The quick command bar

Pressing Ctrl+E or Cmd+E in Vivaldi brings up a search bar for all your open tabs, so you can type the title of any tab and switch to it by hitting Enter.

In fairness, Chrome recently added its own tab search tool, which is accessible by hitting Ctrl+Shift+A, but Vivaldi’s command bar can also search the web, bookmarks, and your browsing history. And if you head to Settings > Quick Commands, you can enable extra options such as a built-in calculator and extension search. It’s the kind of universal browser search tool that you’d think Google would have figured out ages ago.

String things together

Vivaldi has also started dabbling in automation with its “Command Chains” feature, which lets you perform multiple browser actions at the same time.

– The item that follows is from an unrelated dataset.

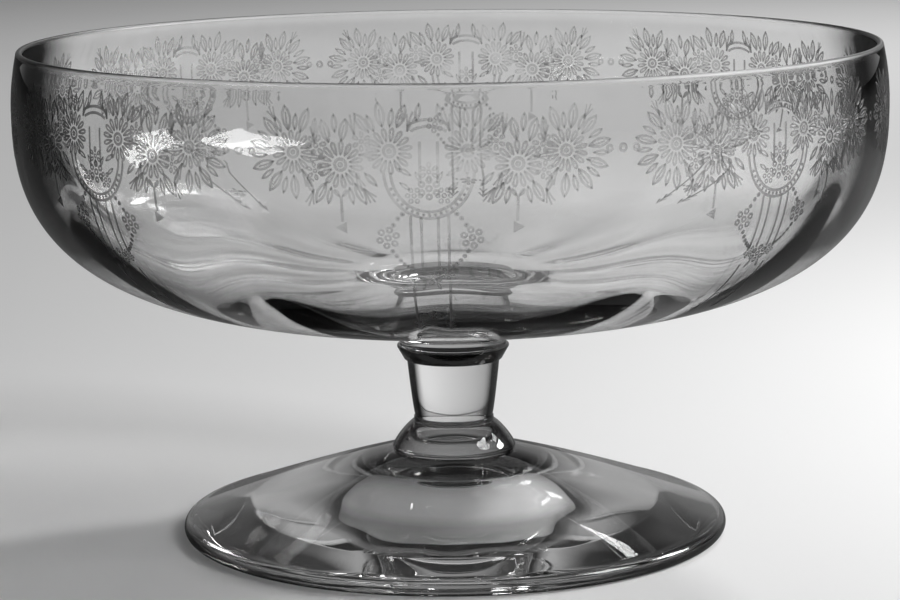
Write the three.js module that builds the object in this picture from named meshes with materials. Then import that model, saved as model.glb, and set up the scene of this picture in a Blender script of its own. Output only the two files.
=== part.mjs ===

Some examples: Load several sites at once in separate tabs, render a site in Vivaldi’s reading view while switching to full screen, or get a blank slate by opening your home page and closing all other tabs.

You’ll find the Command Chains builder under Settings > Quick Commands. Once you’ve created some, you can execute them through Ctrl+E command bar, or assign them to keyboard shortcuts under Settings > Keyboard.

Take a break

If you’re frittering away too much time on the web, Vivaldi’s Break Mode can help you stay focused. Press Ctrl+. or Cmd+., and Vivaldi will lock the address bar, cover up your current webpage, and hide the page titles of all your open tabs. All that’s missing is a way to run the mode on a timer.

Save tabs for later

Are you afraid of closing your browser because you might need some of the tabs you’ve got open? Vivaldi’s “Save All Tabs as Session” feature should put you at ease, preserving all your tabs, stacks, and windows just as you left them. You’ll find this feature by clicking the “V” icon at the top and heading to the File menu, where you’ll also see the option to open any sessions you’ve saved already.

In finally closing out, you might discover that you don’t need all those tabs as much as you thought.